Évoluant dans un décor d’appartement très réaliste, conçu par Olivier Landreville, et sous les éclairages d’ambiance d’intérieur d’André Rioux, les comédiens offrent une prestation absolument convaincante. David Savard en jeune docteur et bon mari, ne rêve plus que de retrouver une mère perdue; par les actes libertins de Juliette (toujours excellente Monique Miller), il finit par se retrouver carrément sous ses jupes. François Tassé interprète avec mystère le magistral Gilles Gauche, ancien chercheur qui, en imposant ses propres réflexions sur des questionnements embarrassants, arrive toujours à ses fins, qui par hasard pointent vers Alice. Catherine-Anne Toupin joue cette Alice, visiblement dérangée, bouleversée par les changements absurdes que les événements récents occasionnent, pour arriver à ne même plus s’interroger sur ceux-ci, jusqu’à la crise finale. Éric Bernier nous offre un François au départ timide, enfant délaissé par ses parents qui lui préfère le benjamin décédé, mais qui finit tout de même par imposer sa présence indirectement chez le couple voisin.

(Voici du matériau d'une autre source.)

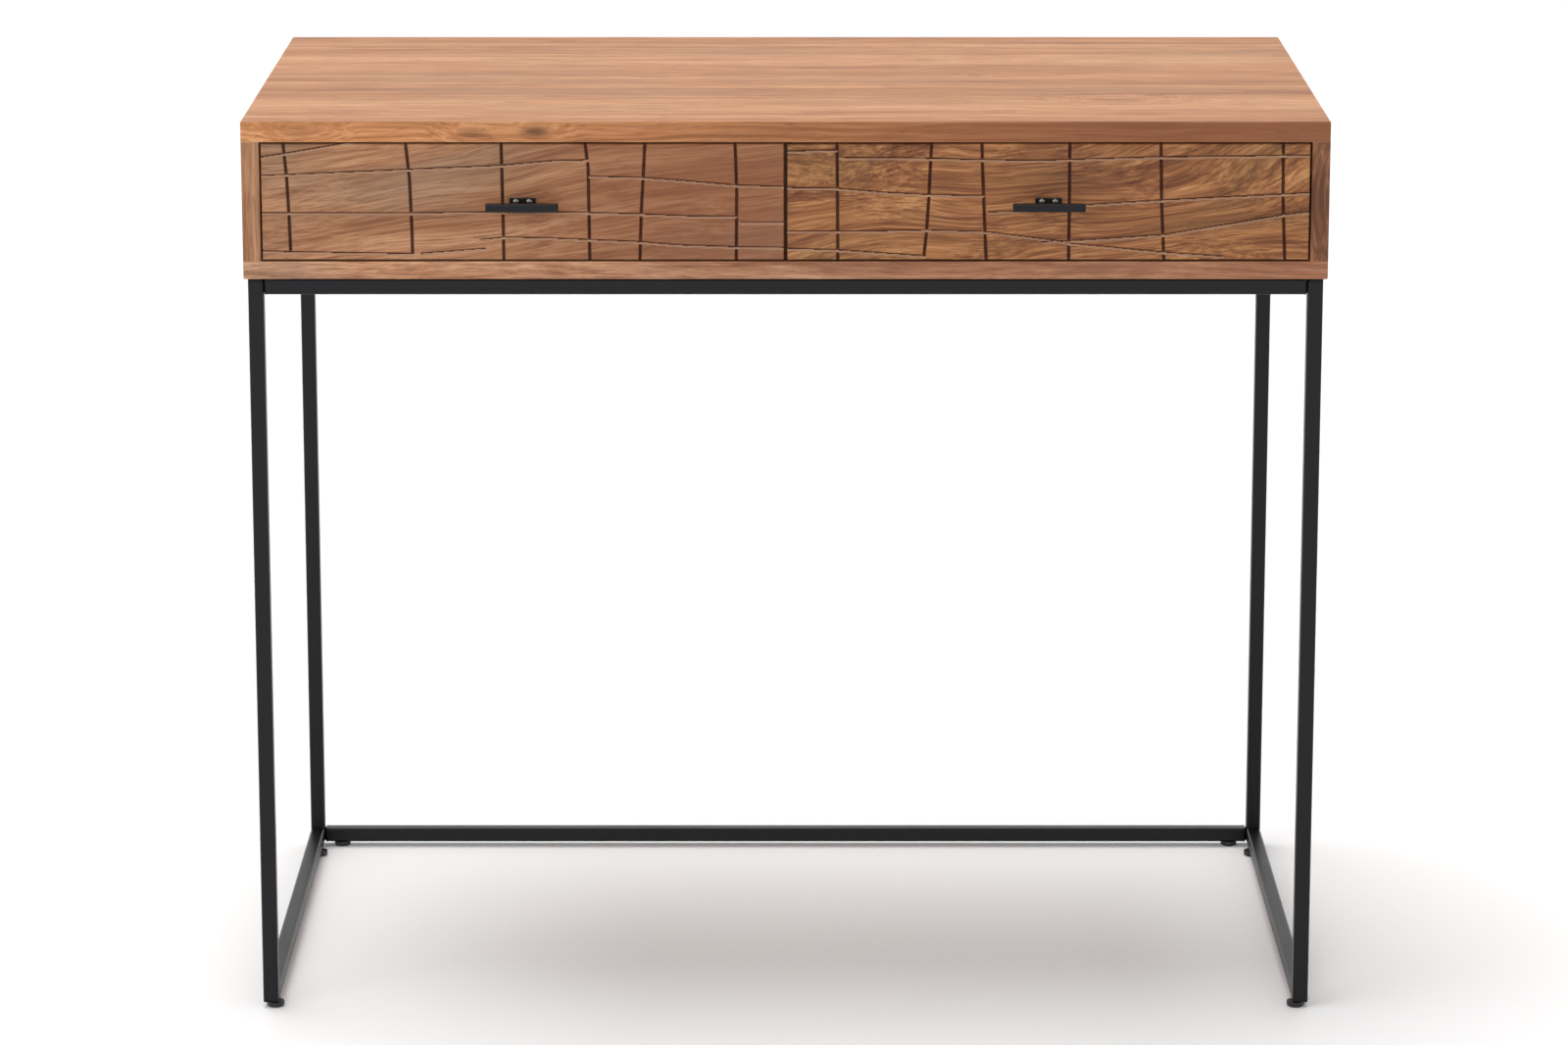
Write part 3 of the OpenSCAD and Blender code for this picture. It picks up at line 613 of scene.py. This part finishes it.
RIGHT_CUTS = (
    ((0.095, 1.02), (0.096, 0.6), (0.097, -0.02)),
    ((0.276, 1.02), (0.274, 0.84), (0.271, 0.54), (0.267, 0.24), (0.262, 0.03)),
    ((0.372, 1.02), (0.373, 0.84), (0.376, 0.54), (0.379, 0.24), (0.382, -0.02)),
    ((0.54, 1.02), (0.54, -0.02)),
    ((0.714, 1.02), (0.717, 0.48), (0.723, -0.02)),
    ((0.948, 1.02), (0.949, 0.55), (0.955, -0.02)),
    ((-0.01, 0.93), (0.093, 0.942)),
    ((0.103, 0.878), (0.276, 0.87), (0.373, 0.858), (0.49, 0.853), (0.714, 0.882), (0.948, 0.895),
     (1.01, 0.895)),
    ((-0.01, 0.62), (0.095, 0.613), (0.185, 0.577), (0.272, 0.558), (0.374, 0.548)),
    ((0.386, 0.407), (0.44, 0.417), (0.57, 0.47), (0.716, 0.51), (0.949, 0.562), (1.01, 0.577)),
    ((-0.01, 0.24), (0.15, 0.24), (0.268, 0.253), (0.38, 0.237), (0.508, 0.165), (0.54, 0.138),
     (0.72, 0.06), (0.835, 0.025)),
    ((-0.01, 0.095), (0.096, 0.08), (0.263, 0.028)),
    ((0.49, 0.15), (0.54, 0.157), (0.72, 0.21), (0.952, 0.383), (1.01, 0.415)),
)
print("cuts:", len(LEFT_CUTS), "on the left front,", len(RIGHT_CUTS), "on the right")

# %% [markdown]
# A front is a fine height field: each point sinks by the depth of the nearest cut. A gouge cut is
# deepest in the middle and its walls are a little hollow, so the depth follows a soft V.

# %% How deep the gouge went
CUT_WIDTH, CUT_DEPTH = 3.4 * MM, 2.0 * MM


def gouge(x, z, width, height, cuts):
    """Depth at each point, from 0 on the face to 1 at the bottom of a cut, and whether the point
    lies on the upper wall of its cut."""
    nearest, above = np.full(x.shape, 1.0), np.zeros(x.shape, bool)
    for cut in cuts:
        route = [np.array((u * width, v * height)) for u, v in cut]
        for start, end in zip(route, route[1:]):
            run = end - start
            part = ((x - start[0]) * run[0] + (z - start[1]) * run[1]) / run.dot(run)
            part = np.clip(part, 0, 1)
            rise = z - start[1] - part * run[1]
            gap = np.hypot(x - start[0] - part * run[0], rise)
            above = np.where(gap < nearest, rise > 0, above)
            nearest = np.minimum(nearest, gap)
    wall = np.clip(1 - nearest / (CUT_WIDTH / 2), 0, 1)
    return wall * (1.25 - 0.25 * wall), above


def is_upright(cut):
    return abs(cut[-1][0] - cut[0][0]) < 0.06


print("upright cuts:", sum(map(is_upright, LEFT_CUTS + RIGHT_CUTS)))

# %% [markdown]
# Two values are stored on the points for the material. Painted shade darkens the upright cuts and
# the upper walls of the level ones, which light from above leaves dark. A painted highlight pales
# the lower lips that face the light, also where a level cut crosses an upright one.
#
# The points stand 0.7 mm apart. Along the border they roll back over the eased edge, and hand
# sanding leaves the whole face up to 0.06 mm uneven.

# %% The face of a front
EASE, GRID, UNEVEN = 0.9 * MM, 0.7 * MM, 0.06 * MM


def carved_face(x, z, width, height, cuts):
    """How far back each point lies, its painted shade and its painted highlight."""
    upright, _ = gouge(x, z, width, height, [cut for cut in cuts if is_upright(cut)])
    level, above = gouge(x, z, width, height, [cut for cut in cuts if not is_upright(cut)])
    depth = np.maximum(upright, level)
    # Painted shade: upright cuts and upper walls of level cuts. Painted highlight: lower walls.
    painted_cut_shade = np.where(above, 0.95 * level, 0)
    painted_cut_shade = np.maximum(upright * (1 - np.clip(1.6 * level, 0, 1)), painted_cut_shade)
    painted_lip_highlight = np.where(above, 0, np.clip(4 * level, 0, 1)) * (1 - 0.5 * np.clip(level - 0.5, 0, 1))
    border = np.minimum(np.minimum(x, width - x), np.minimum(z, height - z))
    curve = np.clip(EASE - border, 0, EASE)
    roll = EASE - np.sqrt(EASE**2 - curve**2)
    sanding = UNEVEN * np.sin(x * 41 + 3 * np.sin(z * 30)) * np.sin(z * 57)
    return np.maximum(depth * CUT_DEPTH, roll) + np.abs(sanding), painted_cut_shade, painted_lip_highlight


print("points are", round(GRID / MM, 2), "mm apart")

# %% [markdown]
# The face becomes quads between neighbouring points. A copy of its rim at the back plane, a ring of
# walls and one back face close it to a solid.

# %% The two fronts
def carved_front(node, name, cuts, material, body):
    low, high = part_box(node)
    width, height = high.x - low.x, high.z - low.z
    columns, rows = round(width / GRID) + 1, round(height / GRID) + 1
    x, z = np.meshgrid(np.linspace(0, width, columns), np.linspace(0, height, rows))
    sunk, painted_cut_shade, painted_lip_highlight = carved_face(x, z, width, height, cuts)
    points = np.stack((x + low.x, low.y + sunk, z + low.z), axis=-1).reshape(-1, 3)
    index = np.arange(rows * columns).reshape(rows, columns)
    quads = np.stack((index[:-1, :-1], index[:-1, 1:], index[1:, 1:], index[1:, :-1]), axis=-1)
    rim = np.concatenate((index[0, :-1], index[:-1, -1], index[-1, :0:-1], index[:0:-1, 0]))
    back = points[rim].copy()
    back[:, 1] = high.y
    behind = len(points) + np.arange(len(rim))
    walls = np.stack((rim, np.roll(rim, -1), np.roll(behind, -1), behind), axis=-1)[:, ::-1]
    faces = quads.reshape(-1, 4).tolist() + walls.tolist() + [behind.tolist()]
    mesh = bpy.data.meshes.new(name)
    mesh.from_pydata(np.concatenate((points, back)).tolist(), [], faces)
    # The painted shade and the painted highlight go on the points for the material.
    for label, values in (("painted_cut_shade", painted_cut_shade), ("painted_lip_highlight", painted_lip_highlight)):
        layer = mesh.attributes.new(label, "FLOAT", "POINT")
        layer.data.foreach_set("value", np.concatenate((values.ravel(), np.zeros(len(rim)))))
    mesh.validate()
    finish_piece(name, mesh, material, body, [node])
    print(name, "points:", len(mesh.vertices), " deepest in mm:", round(sunk.max() / MM, 2))


carved_front("left_drawer_front", "left_carved_front", LEFT_CUTS, left_front_wood, LEFT)
carved_front("right_drawer_front", "right_carved_front", RIGHT_CUTS, right_front_wood, RIGHT)

# %% [markdown]
# ## Pulls
#
# Each pull is a bar welded across the end of a tongue, whose plate is screwed to the drawer front.
# The edges are rounded before coating, because powder creeps away from a sharp edge. The three
# parts are rounded boxes that run a little into each other, as a weld does.

# %% Pulls
TONGUE_WIDE, TONGUE_THICK, PLATE_THICK = 22 * MM, 3 * MM, 2 * MM
BAR_HIGH, BAR_DEEP = 6.5 * MM, 8 * MM
INTO_BAR, INTO_PLATE = 1.0 * MM, 0.5 * MM


def pull(side, body):
    low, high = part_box(side + "_pull")
    front_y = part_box(side + "_drawer_front")[0].y
    x, z = (low.x + high.x) / 2, low.z + BAR_HIGH / 2
    left, right = x - TONGUE_WIDE / 2, x + TONGUE_WIDE / 2
    bar = (Vector((low.x, low.y, low.z)), Vector((high.x, low.y + BAR_DEEP, low.z + BAR_HIGH)))
    tongue = (Vector((left, low.y + BAR_DEEP - INTO_BAR, z - TONGUE_THICK / 2)),
              Vector((right, front_y - PLATE_THICK + INTO_PLATE, z + TONGUE_THICK / 2)))
    plate = (Vector((left, front_y - PLATE_THICK, low.z)), Vector((right, front_y, high.z)))
    parts = (("bar", bar, 1.1 * MM), ("tongue", tongue, 0.6 * MM), ("plate", plate, 0.7 * MM))
    for label, (corner, opposite), ease in parts:
        mesh = rounded_box(corner, opposite, ease)
        finish_piece(f"{side}_pull_{label}", mesh, black_coat, body,
                     [side + "_pull"] if label == "bar" else [])
    print(side, "pull, length in mm:", round((high.x - low.x) / MM, 1))


for side, body in (("left", LEFT), ("right", RIGHT)):
    pull(side, body)

# %% [markdown]
# ## Pull screws
#
# The heads of the pull screws are plated domes, and are the only bright metal on the closed desk.
# A dome is rings of points that shrink towards its top. It is made round each head of the CAD node,
# which points along -Y.

# %% Domed screw heads
DOME_RISE, DOME_BASE, RIM_SUNK = 1.5 * MM, 1.4 * MM, 0.2 * MM
RINGS, SIDES = 7, 32


def dome(form, x, y, z, head):
    """Adds one closed dome to a form. Its base lies at y and it rises along -Y."""
    angles = [math.pi / 2 * k / RINGS for k in range(RINGS)]
    profile = [(head * math.cos(t), DOME_RISE * math.sin(t)) for t in angles]
    turn = [2 * math.pi * k / SIDES for k in range(SIDES)]
    loops = [[form.verts.new((x + radius * math.cos(a), y - rise, z + radius * math.sin(a)))
              for a in turn] for radius, rise in [(head, -RIM_SUNK)] + profile]
    for lower, upper in zip(loops, loops[1:]):
        for k in range(SIDES):
            after = (k + 1) % SIDES
            form.faces.new((lower[k], lower[after], upper[after], upper[k]))
    form.faces.new(loops[-1])
    form.faces.new(reversed(loops[0]))


def dome_screws(node, name, body, material):
    low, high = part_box(node)
    head = (high.z - low.z) / 2
    form = bmesh.new()
    for x in (low.x + head, high.x - head):
        dome(form, x, low.y + DOME_BASE, (low.z + high.z) / 2, head)
    bmesh.ops.recalc_face_normals(form, faces=form.faces[:])
    for face in form.faces:
        face.smooth = len(face.verts) == 4
    mesh = bpy.data.meshes.new(name)
    form.to_mesh(mesh)
    form.free()
    print(name, "across in mm:", round(2 * head / MM, 1))
    finish_piece(name, mesh, material, body, [node])


for side, body in (("left", LEFT), ("right", RIGHT)):
    dome_screws(side + "_pull_screws", side + "_pull_screw_heads", body, nickel)

# %% [markdown]
# ## Parts that keep their CAD shape
#
# The tubes, plates, plugs, bolts, glides, runners and drawer boxes are already right. They keep
# their mesh, and each only gets the finish that its material slot names. The sides of a drawer box
# are the exception, because their grain runs from front to back.

# %% Finishes by slot
FINISH = {
    "acacia": box_wood, "plywood": plywood, "beech": beech, "black_steel": black_coat,
    "black_bolt": black_oxide, "zinc_steel": zinc, "bright_steel": nickel,
    "black_plastic": polyethylene,
}
slots = {part["node"]: part["material_slot"] for part in frame["record"]["subparts"]}
for node, thing in frame["nodes"].items():
    along_y = node.endswith(("drawer_left_side", "drawer_right_side"))
    thing.data.materials.clear()
    thing.data.materials.append(box_side_wood if along_y else FINISH[slots[node]])
print("finishes used:", sorted(set(slots.values())))

# %% [markdown]
# A small bevel modifier softens the drawer boxes and the ends of the legs, without changing the CAD
# mesh itself. A weld before it joins the points that neighbouring faces share, because a bevel
# needs connected faces.

# %% Softened edges on CAD shapes
def soften(node, width):
    thing = frame["nodes"][node]
    weld = thing.modifiers.new("join_faces", "WELD")
    weld.merge_threshold = 0.01 * MM
    bevel = thing.modifiers.new("soft_edges", "BEVEL")
    bevel.width, bevel.segments = width, 2
    bevel.limit_method, bevel.angle_limit = "ANGLE", math.radians(50)
    bevel.use_clamp_overlap = False


soften("leg_end_plates", 1.2 * MM)
box_boards = [f"{side}_drawer_{part}" for side in ("left", "right")
              for part in ("left_side", "right_side", "back")]
for node in box_boards:
    soften(node, 0.8 * MM)
print("softened:", 1 + len(box_boards), "nodes")

# %% [markdown]
# ## Studio
#
# A pale floor that reaches to the horizon, an even sky that is brightest low down, one wide light
# overhead and a large soft one on the left. White surroundings are what give a slim black frame its
# shape: the faces it turns upwards pick up a grey sheen.

# %% Floor
FLOOR_HALF, FLOOR_MOTTLE = 30.0, 330 * MM


def pale_floor(half):
    material, tree = new_material("pale_floor")
    place = add(tree, "ShaderNodeTexCoord").outputs["Object"]
    mottle = add(tree, "ShaderNodeTexNoise", {"Vector": place, "Scale": 1 / FLOOR_MOTTLE,
                                              "Detail": 2.0})
    tone = add(tree, "ShaderNodeMapRange", {"Value": mottle.outputs["Fac"], "To Min": 0.93,
                                            "To Max": 0.96})
    surface(tree, {"Base Color": tone.outputs["Result"], "Roughness": 0.8})
    mesh = bpy.data.meshes.new("pale_floor")
    mesh.from_pydata([(-half, -half, 0), (half, -half, 0), (half, half, 0), (-half, half, 0)], [],
                     [(0, 1, 2, 3)])
    mesh.materials.append(material)
    floor = bpy.data.objects.new("pale_floor", mesh)
    bpy.context.scene.collection.objects.link(floor)


pale_floor(FLOOR_HALF)
print("floor, m across:", 2 * FLOOR_HALF)

# %% [markdown]
# The sky is plain white light that fades with height, from the horizon to 37 degrees above it.
# View transform Standard keeps white surroundings white.

# %% Sky
HORIZON_GLOW, HIGH_GLOW = 1.7, 0.36
world = bpy.data.worlds.new("even_sky")
world.use_nodes = True
sky = world.node_tree
up = add(sky, "ShaderNodeTexCoord").outputs["Generated"]
height = add(sky, "ShaderNodeSeparateXYZ", {"Vector": up}).outputs["Z"]
glow = add(sky, "ShaderNodeMapRange", {"Value": height, "From Min": 0.0, "From Max": 0.6,
                                       "To Min": HORIZON_GLOW, "To Max": HIGH_GLOW})
sky.links.new(glow.outputs["Result"], sky.nodes["Background"].inputs["Strength"])
sky.nodes["Background"].inputs["Color"].default_value = (1, 1, 1, 1)
bpy.context.scene.world = world
bpy.context.scene.view_settings.view_transform = "Standard"
print("sky strength, low and high:", HORIZON_GLOW, HIGH_GLOW)

# %% [markdown]
# The overhead light is a sun with a wide angle, so its shadows are soft. The left light is a panel
# 1.6 m square, two metres to the left and in front, which makes the left side of the case paler
# than the right one.

# %% Lights
def aim(thing, place, target):
    thing.location = place
    thing.rotation_euler = (Vector(target) - Vector(place)).to_track_quat("-Z", "Y").to_euler()
    bpy.context.scene.collection.objects.link(thing)


overhead = bpy.data.lights.new("overhead", "SUN")
overhead.energy, overhead.angle = 2.0, math.radians(42)
aim(bpy.data.objects.new("overhead", overhead), (-0.5, 0.6, 4), (0, 0, 0))
left_light = bpy.data.lights.new("left_light", "AREA")
left_light.shape, left_light.size, left_light.size_y = "RECTANGLE", 1.6, 1.6
left_light.energy = 18
aim(bpy.data.objects.new("left_light", left_light), (-2.0, -2.2, 1.9), (-0.2, 0, 0.6))
print("lights:", [light.name for light in bpy.data.lights])

# %% [markdown]
# The camera stands well back with a long lens, so the legs stay almost parallel. It is 0.7 m above
# the top and tips down by 12.75 degrees, which shows the top board as a narrow band.

# %% Camera
TIP_DOWN = 12.75
lens = bpy.data.cameras.new("camera")
lens.sensor_width, lens.lens = 36.0, 126.3
lens.shift_x, lens.shift_y = -0.001, -0.0191
lens.clip_start, lens.clip_end = 0.1, 100
camera = bpy.data.objects.new("camera", lens)
camera.location = (0, -4.732, 1.468)
camera.rotation_euler = (math.radians(90 - TIP_DOWN), 0, 0)
bpy.context.scene.collection.objects.link(camera)
bpy.context.scene.camera = camera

Frédéric Blanchette, complice de longue date de l’auteure, connaît parfaitement et apprécie beaucoup l’univers de la jeune femme – et ça se sent. Sa mise en scène et sa direction d’acteur rappellent aussi le style du film noir ou encore Harold Pinter (auteur qu’il a monté à plus d’une reprise), dans lesquels les scènes s’imbriquent lentement les unes dans les autres, laissant place à l’interprétation, grâce aux silences et aux dialogues qui ne répondent pas toujours à tout, pour former une étonnante histoire de désirs refoulés, d’intense folie, de dangereuses liaisons, où la peur pousse inexorablement vers un inconnu tout aussi étrange qu’attirant. Alors que certaines d’entre elles sont teintées d’humour noir, d’autres sont passablement surprenantes, voire perturbantes. La réalité déraille alors peu à peu, pour nous bercer entre fantasme, inconscience et réalité.